Late last night, a federal judge halted the deportation of all Iraqi nationals detained during immigration sweeps across the United States this month until at least July 10, expanding a stay he imposed last week. The stay had initially only protected 114 detainees from the Detroit area. U.S. District Judge Mark Goldsmith sided with lawyers from the American Civil Liberties Union who argued those being deported could face persecution, torture, or death because many were Chaldean Catholics, Sunni Muslims, or Iraqi Kurds and that the groups were recognized as targets of ill-treatment in Iraq.

 


Syria

 

The White House warned Syrian President Bashar al-Assad that he and his military would "pay a heavy price" if it conducted a chemical weapons attack and said the United States had reason to believe such preparations were underway.


Venezuela’s symphony of protests 

An opposition supporter plays the violin during clashes with riot police, during a rally against President Nicolas Maduro in Caracas, Venezuela, May 8, 2017. REUTERS/Carlos Garcia Rawlins

 


Business

 

EU antitrust regulators hit Alphabet’s Google with a record 2.42-billion-euro ($2.7 billion) fine for systematically favoring its own shopping service over others in search results.
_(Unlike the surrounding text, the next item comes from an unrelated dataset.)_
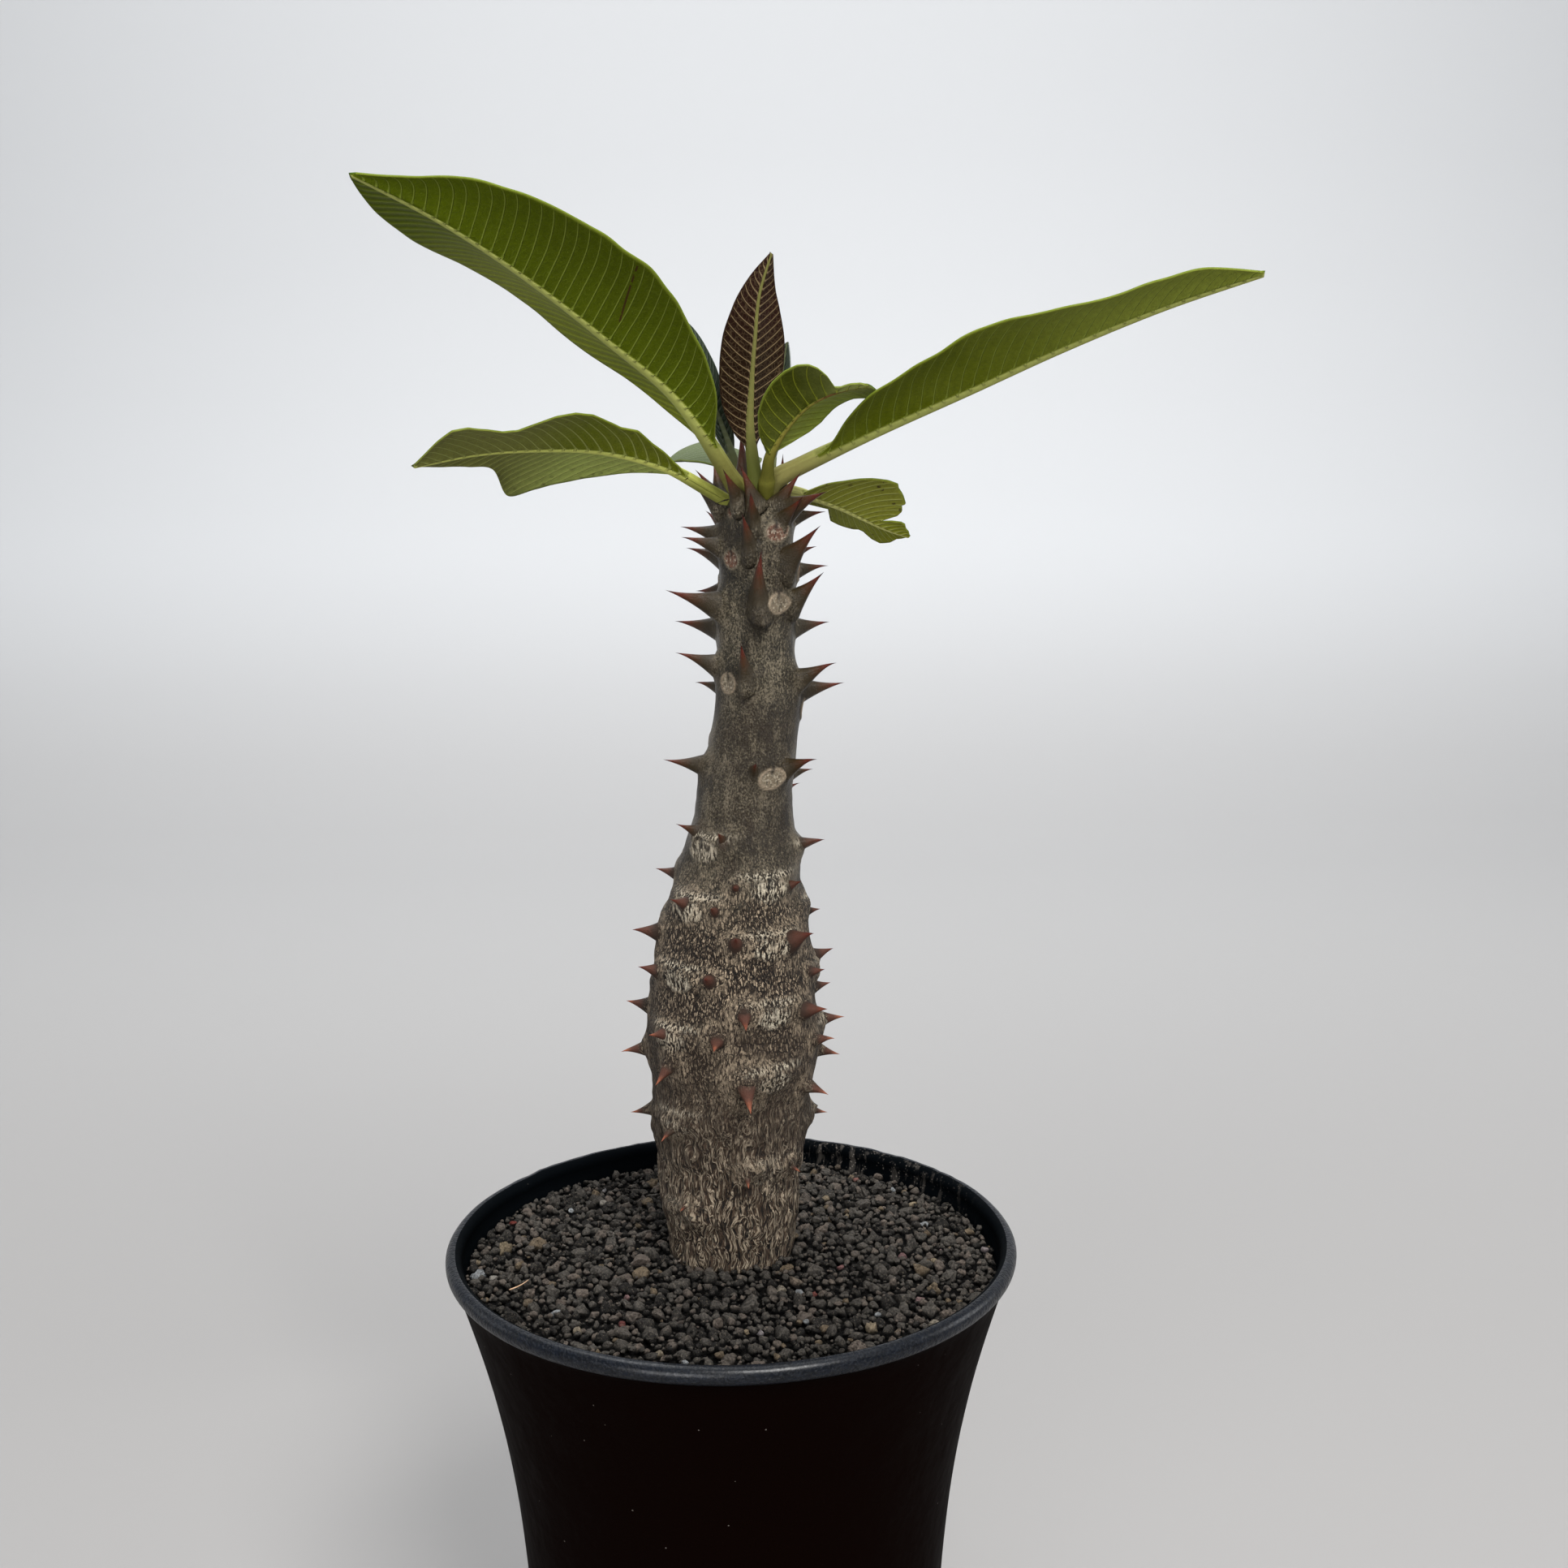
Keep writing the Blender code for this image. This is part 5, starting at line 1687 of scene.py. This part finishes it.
@dataclass(frozen=True)
class Leaf:
    """One leaf: its route and radii in millimetres, the way that it faces, and its two halves."""

    node: str
    slot: Slot
    finish: LeafFinish
    route: tuple
    heading: float
    stalk_share: float
    stalk_radius: float
    rib_radius: float
    right: Half
    left: Half
    flare: float = 0.15
    taper: float = 0.035
    slants: tuple = (0.0, 0.0)
    seed: float = 1.0
    rows: int = 150
    half_columns: int = 26
    sunk: float = 0.07
    root_height: float = 0.2690
    rib_share: float = 0.24
    foot_width: float = 0.00012
    least_width: float = 0.00010
    ragged: float = 0.00012

    def path(self, place: Array) -> Array:
        """The leaf's middle line, with a hidden start that bends into the crown.

        Args:
            place: Places along it, below 0 in the crown and 1 at the tip.

        Returns:
            A point in metres for each place.
        """
        route = np.array(self.route) / 1000
        start, root = route[0], stem_axis(self.root_height)
        tangent = unit(smooth_path(route, np.array([0.01]))[0] - start)
        knee = start - tangent * np.linalg.norm(start - root) * 0.5
        back = fade(0.0, -self.sunk, place)[:, None]
        hidden = (1 - back) ** 2 * start + 2 * (1 - back) * back * knee + back**2 * root
        return np.where(place[:, None] < 0, hidden, smooth_path(route, np.clip(place, 0, 1)))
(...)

The European Commission said Google has 90 days to stop or face a further penalty of up to 5 percent of Alphabet's average daily global turnover.

 

Glyphosate, an herbicide and the active ingredient in Monsanto’ popular Roundup weed killer, will be added to California's list of chemicals known to cause cancer effective July 7, the state's Office of Environmental Health Hazard Assessment (OEHHA) said. Monsanto vowed to continue its legal fight against the designation and called the decision "unwarranted on the basis of science and the law."

U.S. wireless carrier Sprint is in talks with Charter Communications and Comcast about a partnership to boost the two U.S. cable companies' wireless offerings, according to sources familiar with the matter. A deal with Sprint would build on a partnership that Charter and Comcast announced last month. The two cable operators agreed that they would not do deals in the wireless space for a year without each other's consent.

 

Volvo Cars and Swedish car safety supplier Autoliv have signed a deal with U.S. firm Nvidia Corp, best known for its graphics technology in computer games, to develop software systems for self-driving cars.

 

Seven years after its Deepwater Horizon explosion and oil spill, BP is betting tens of billions of dollars on the prospect that it can slash the costs of offshore drilling by half or more - just as shale oil producers have done onshore. The firm says it can do that while it continues to pay an estimated $61 billion in total costs and damages from the worst spill in history - and without compromising safety.

 


Philippines

 

Civilians held hostage by Islamist militants occupying a southern Philippine city have been forced by their captors to loot homes, take up arms against government troops and serve as sex slaves for rebel fighters, the army said. Citing accounts of seven residents of Marawi City who either escaped or were rescued, the military said some hostages were forced to convert to Islam, carry wounded fighters to mosques, and marry militants of the Maute group loyal to Islamic State.

 


Canada

 

British Columbia's New Democrats introduced a non-confidence motion in the Western Canadian province's government, setting the stage for the ruling Liberals to be toppled on Thursday after 16 years in power.

 

U.S. slaps dumping duties on Canadian wood, Ottawa vows to fight

 


Entertainment

 

Twenty years to the day after the first book in the Harry Potter series was published, fans gathered online and in the real world to express their enduring love for J.K. Rowling's magical creation.